The Sears Canada bankruptcy hurt, and while I don’t want to make light of the situation, McDonald had little to do with the collapse of its business.
That’s all on the shoulders of Sears Holdings (NASDAQ:SHLD) CEO Eddie Lampert who sucked CAD$2.9 billion in special dividends out of the company between 2005 and 2013 instead of investing in the business.
McDonald joined Sears Canada in June 2011 going to work on a three-year turnaround plan to fix what by then was a listing ship on the verge of sinking.
In the year that McDonald joined Sears Canada, it had an operating loss of CAD$70 million, down from an operating profit of CAD$174 million a year earlier and CAD$458 million three years before that.
Following on a very similar path as Sears in the U.S., McDonald had a growth strategy for the company that he knew could work but a little over 27 months into it, Eddie Lampert and the board pulled the plug and like any good gun-for-hire, he bolted to Sephora in 2013, but not without serious reservations.
“I joined with a clear growth mandate,” McDonald told Marina Strauss, the Globe and Mail’s retail specialist, in 2017. “I had an agreement with the board, to show that this business could perform. But it needed investments in almost every area – in the stores, online, in the supply chain, the systems.”
But it never came.
I recommend you read Strauss’s article (she’s an excellent business writer) if you’re at all skeptical of McDonald’s past. Then look at the LVMH (OTCMKTS:LVMUY) annual reports for the last five years focusing on Sephora’s growth.
If you’re at all familiar with retail you’re aware of the company’s efforts to create an above-average customer experience. Like every business, it’s not always spot on, but it’s better than most.
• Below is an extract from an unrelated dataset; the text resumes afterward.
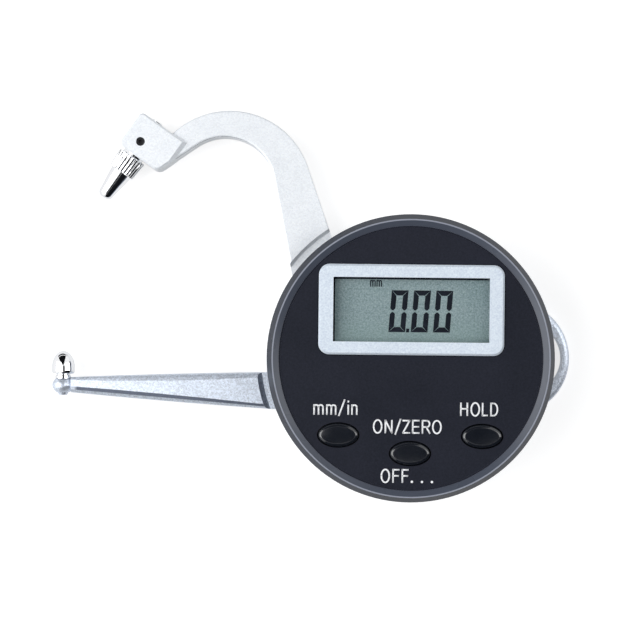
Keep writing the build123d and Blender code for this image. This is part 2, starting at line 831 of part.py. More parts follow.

And McDonald had a large part in that. I’m sure LVMH is sorry to lose his services.
The Bottom Line on LULU Stock
As I write this, LULU stock is up only slightly, as investors digest the hire.
I think this is an inspired choice for three reasons.
- McDonald understands what customer service is all about.
- He’s not going to add fuel to the HR fire at Lululemon HQ.
- He’s Canadian.
Lululemon is arguably Canada’s most successful apparel export. To be run by someone other than a Canadian would be shortsighted and wrong. McDonald’s hiring, in my opinion, is an inspired choice and good for LULU stock.
Congrats, to Glenn Murphy and the board. Like the Mounties — you got your man.
As of this writing, Will Ashworth did not hold a position in any of the aforementioned securities.